→ Required task
Only the lines from the start of the material through the line containing "pieces = []" are to be extracted, exactly as they appear.

→ Rows from a 3D modeling dataset
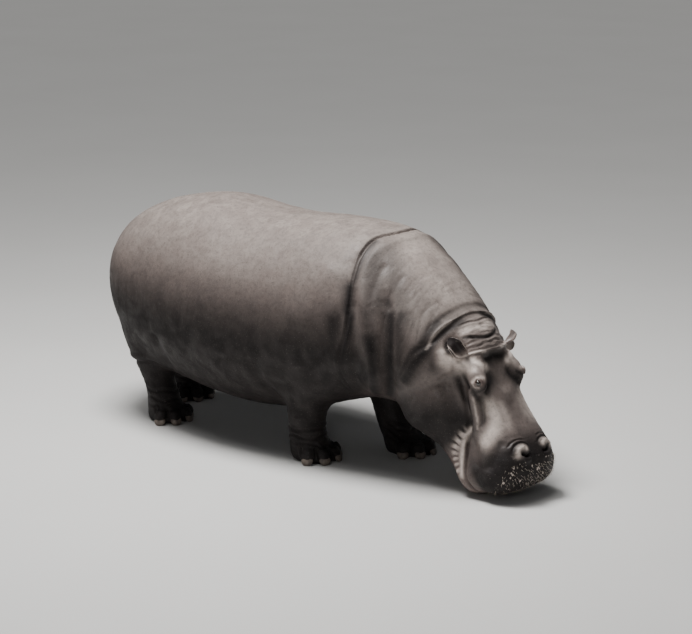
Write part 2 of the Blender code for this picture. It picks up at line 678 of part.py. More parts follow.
def main():
    clear_scene()
    parts, cutters = collection("Hippopotamus"), collection("Cutters")
    body = fuse(flesh_volumes())
    sculpt(body)
    eyes = list(eye_places(body))
    lids(body, eyes)
    thin_out(body)
    ground = half_space("ground", (0, 0, 0), (0, 0, -1))
    carve(body, ground, "DIFFERENCE")
    keep_cutter(ground, cutters)
    pieces = []

    for name, centre, way in eyes:
        bed = ball("eye bed", centre, [EYE_RADIUS + FIT_GAP] * 3, None, EYE_SEGMENTS)
        carve(body, bed, "DIFFERENCE")
        keep_cutter(bed, cutters)
        eye = ball("eye", centre, [EYE_RADIUS] * 3, None, EYE_SEGMENTS)
        pieces.append((eye, "eye_" + name, "eye"))
    for name in EAR_WAYS:
        pieces.append((root_cut(ear_solid(name), body), "ear_" + name, "ear"))
    pieces.append((root_cut(tail_solid(), body), "tail", "tail"))

    for leg_name, front, side, foot, top in feet():
        (behind, before), (inner, outer), height = FRONT_LEG_BOX if front else HIND_LEG_BOX
        across = sorted((side * inner, side * outer))
        middle = (foot[0] + top[0]) / 2
        low = (middle + behind, across[0], -BOX_DROP)
        high = (middle + before, across[1], height)
        leg = split(body, "leg", block("leg box", low, high), cutters)
        low = (middle - BOX_SPARE, across[0] - BOX_SPARE, -BOX_DROP)
        high = (middle + BOX_SPARE, across[1] + BOX_SPARE, ANKLE_HEIGHT)
        sole = split(leg, "foot", block("foot box", low, high), cutters)
        for number, (place, angle) in enumerate(toe_places(foot, front), 1):
            bed = nail_solid(place, angle, FIT_GAP)
            carve(sole, bed, "DIFFERENCE")
            keep_cutter(bed, cutters)
            pieces.append((nail_solid(place, angle), f"nail_{leg_name}_{number}", "nail"))
        pieces += [(leg, "leg_" + leg_name, "leg"), (sole, "foot_" + leg_name, "foot")]

    head = split(body, "head", half_space("head root", *HEAD_ROOT), cutters)
    point, way = MOUTH_PLANE
    below = half_space("mouth plane", in_head(*point), head_matrix().to_3x3() @ Vector(way))
    jaw = split(head, "jaw", below, cutters)
    neck = split(body, "neck", half_space("neck root", *NECK_ROOT), cutters)
    pieces += [(head, "head", "head"), (jaw, "jaw", "jaw"), (neck, "neck", "neck")]
    pieces.append((body, "trunk", "trunk"))

    corners = np.vstack([skin_arrays(obj)[0] for obj, _, _ in pieces])
    low, high = corners.min(axis=0), corners.max(axis=0)
    to_origin = Matrix.Translation((-(low[0] + high[0]) / 2, -(low[1] + high[1]) / 2, -low[2]))
    for obj, name, kind in pieces:
        obj.data.transform(to_origin)
        finish(obj, name, kind, parts)
    for tool in cutters.objects:
        tool.data.transform(to_origin)


main()
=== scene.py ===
import math

import bmesh
import bpy
import numpy as np
from mathutils import Matrix, Vector
from mathutils.bvhtree import BVHTree


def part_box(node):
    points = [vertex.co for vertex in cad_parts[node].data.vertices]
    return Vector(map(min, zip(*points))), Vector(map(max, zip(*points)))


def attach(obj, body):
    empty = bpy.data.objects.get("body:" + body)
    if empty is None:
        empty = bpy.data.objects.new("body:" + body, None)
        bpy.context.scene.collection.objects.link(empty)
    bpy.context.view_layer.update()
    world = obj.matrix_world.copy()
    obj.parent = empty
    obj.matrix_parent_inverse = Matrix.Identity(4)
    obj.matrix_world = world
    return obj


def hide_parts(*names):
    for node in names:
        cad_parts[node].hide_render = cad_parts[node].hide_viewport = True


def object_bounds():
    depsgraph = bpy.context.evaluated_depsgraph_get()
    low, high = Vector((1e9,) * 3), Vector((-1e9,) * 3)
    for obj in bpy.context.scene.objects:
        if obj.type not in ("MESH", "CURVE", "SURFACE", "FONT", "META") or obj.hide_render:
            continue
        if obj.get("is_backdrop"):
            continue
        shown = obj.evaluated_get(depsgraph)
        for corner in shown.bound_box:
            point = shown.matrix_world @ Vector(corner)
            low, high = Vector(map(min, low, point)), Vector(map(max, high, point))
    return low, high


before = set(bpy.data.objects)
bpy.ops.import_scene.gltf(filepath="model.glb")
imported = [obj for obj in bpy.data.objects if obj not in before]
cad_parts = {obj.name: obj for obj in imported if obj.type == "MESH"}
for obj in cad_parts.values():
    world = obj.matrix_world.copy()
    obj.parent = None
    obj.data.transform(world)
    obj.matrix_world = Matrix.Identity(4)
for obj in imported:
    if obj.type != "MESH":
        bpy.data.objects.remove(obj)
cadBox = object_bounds()

# Body space has the stance's middle at its origin, X forward and Z up. Head space runs X down the
# face from the poll, Y to the animal's left and Z out of the forehead.
space = {
    "bodyOrigin": Vector((-0.493, 0.0007, 0.0)),
    "poll": Vector((1.327, 0.0007, 0.869)),
    "facePitch": 56,  # degrees below the horizontal
}
headToModel = Matrix.Translation(space["poll"]) @ Matrix.Rotation(math.radians(space["facePitch"]), 4, "Y")
modelToHead = headToModel.inverted()
headTurn = headToModel.to_3x3()
sides = {"right": -1, "left": 1}


def inHead(point):
    return headToModel @ Vector(point)


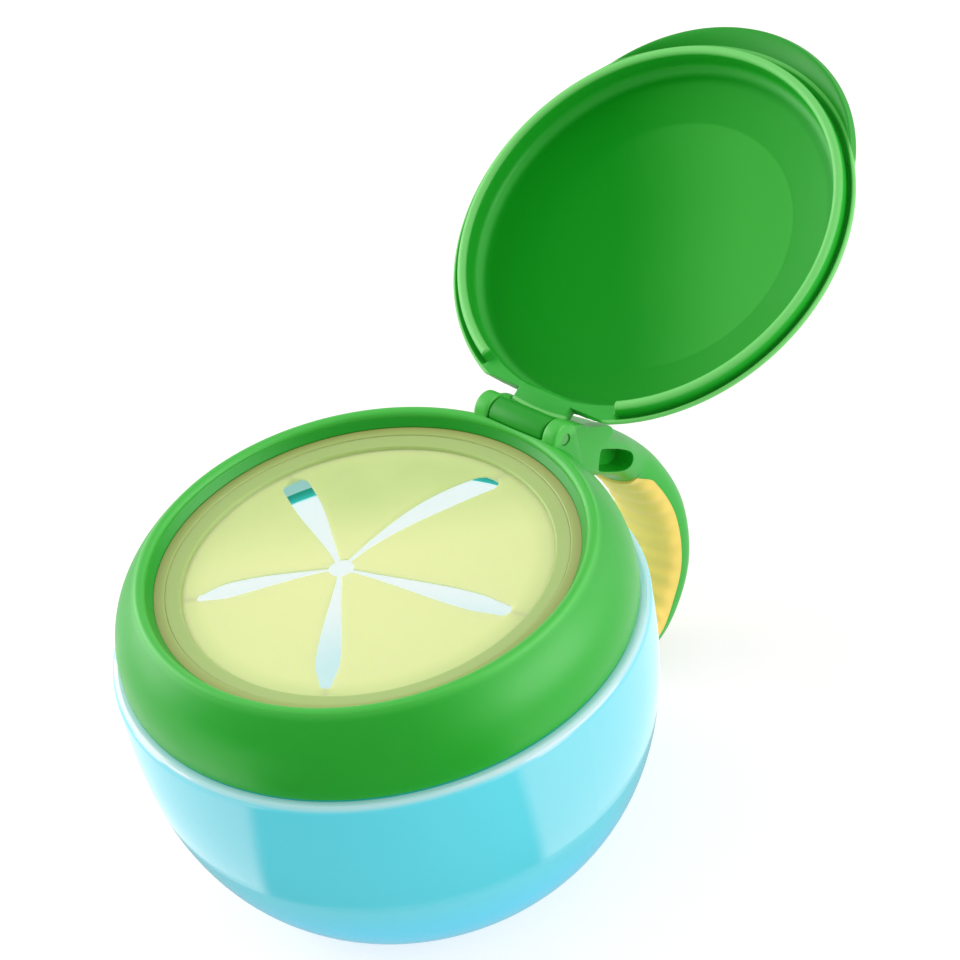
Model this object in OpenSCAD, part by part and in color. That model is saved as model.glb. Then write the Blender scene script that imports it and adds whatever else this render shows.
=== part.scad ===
// Toddler snack container: a round translucent bowl closed by a screw-on collar.
// The collar carries a soft slit membrane, a flip lid on a rear hinge and an open side handle.
// Millimetres. Origin on the bowl's axis at the base. +Z up, the hinge and the handle at +Y.
// The lid is drawn open and the collar screwed home.

/* [Bowl] */
// Widest outside diameter of the bowl
bowl_d = 92; // [90:1:96]
// Height of the bowl's shoulder, just under the collar
shoulder_z = 48.6; // [46:0.2:52]
// Bowl wall thickness
bowl_wall = 2.2; // [1.8:0.1:2.6]
// Bowl floor thickness
floor_t = 3; // [2.4:0.2:4]
// How far the bowl stands out past the collar, all round
shoulder_step = 1.65; // [1.2:0.05:2]
// Wall of the neck that the collar screws on to
neck_wall = 2.2; // [2:0.1:2.4]
// Height of the neck above the shoulder
neck_h = 8.8; // [8.2:0.2:9.4]
// Depth of the ring groove in the base
foot_groove = 0.8; // [0.4:0.1:1.2]

/* [Collar] */
// Wall of the collar outside the screw thread
collar_wall = 2.35; // [2:0.05:2.6]
// How far the collar's web reaches in past the neck's wall
web_lap = 0.5; // [0.4:0.05:0.7]
// Step from the membrane's pocket in to the mouth
mouth_step = 0.6; // [0.5:0.05:0.8]
// Radius of the rolled lip's bead
lip_r = 1.1; // [0.9:0.1:1.3]
// Height of the lip's crest above the membrane carrier
lip_h = 2.35; // [2.2:0.05:2.8]
// Thickness of the collar's web between the seal ring and the membrane pocket
web_t = 0.8; // [0.6:0.1:1]
// Radial room for the screw thread between neck and collar
thread_room = 1.6; // [1.3:0.1:1.8]

/* [Membrane] */
// Thickness of the seal ring on the neck's rim
seal_t = 1.2; // [1:0.1:1.5]
// Thickness of the stiff carrier ring
carrier_t = 1.5; // [1.3:0.1:1.8]
// Radial width of the carrier ring
carrier_w = 3.5; // [3.3:0.1:3.8]
// Radial width of the membrane's raised band, inside the carrier
band_w = 2.6; // [2.4:0.1:2.8]
// Thickness of the flexible disc
disc_t = 1.2; // [1:0.1:1.5]
// Diameter of the star's open centre
hub_d = 3.6; // [3:0.2:4.4]
// Share of their drawn width to which the slits stand open
slit_open = 1; // [0.7:0.05:1.1]

/* [Lid] */
// How far the lid's rim reaches out past the mouth
lid_lap = 0.7; // [0.5:0.05:0.9]
// Height of the dome above the lid's rim
dome_h = 9.6; // [8.6:0.2:11]
// Wall thickness of the lid's shell
lid_wall = 1.6; // [1.3:0.1:1.9]
// Thickness of the plug skirt that drops into the mouth
skirt_t = 1.8; // [1.5:0.1:2]
// Radial room between the skirt and the mouth
skirt_room = 0.9; // [0.8:0.05:1.1]
// How far the skirt reaches below the lid's rim
skirt_h = 2; // [1.6:0.1:2.2]
// Radius of the flatter middle of the lid's roof, inside
roof_r = 24.5; // [22:0.5:27]
// How much the flatter middle takes off the hollow's height
roof_drop = 0.8; // [0.5:0.1:1]
// How far the thumb lip stands out at the front
tab_reach = 4.3; // [3.4:0.1:5]

/* [Hinge] */
// Diameter of the hinge pin
pin_d = 2; // [1.8:0.1:2.4]
// Distance of the pin behind the mouth
pin_set = 3.7; // [3.6:0.05:3.9]
// Depth of the pin below the lip's crest
pin_drop = 0.8; // [0.6:0.05:0.9]
// Distance from the pin to the lid's straight edge
edge_set = 5.75; // [5.6:0.05:6]
// Width of the lid's knuckle between the two ears
knuckle_w = 12; // [11:0.5:13]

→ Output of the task
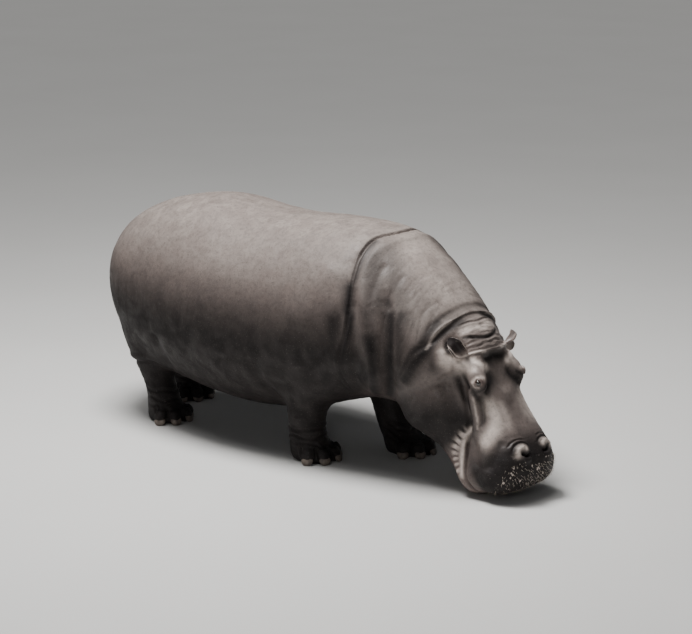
Write part 2 of the Blender code for this picture. It picks up at line 678 of part.py. More parts follow.
def main():
    clear_scene()
    parts, cutters = collection("Hippopotamus"), collection("Cutters")
    body = fuse(flesh_volumes())
    sculpt(body)
    eyes = list(eye_places(body))
    lids(body, eyes)
    thin_out(body)
    ground = half_space("ground", (0, 0, 0), (0, 0, -1))
    carve(body, ground, "DIFFERENCE")
    keep_cutter(ground, cutters)
    pieces = []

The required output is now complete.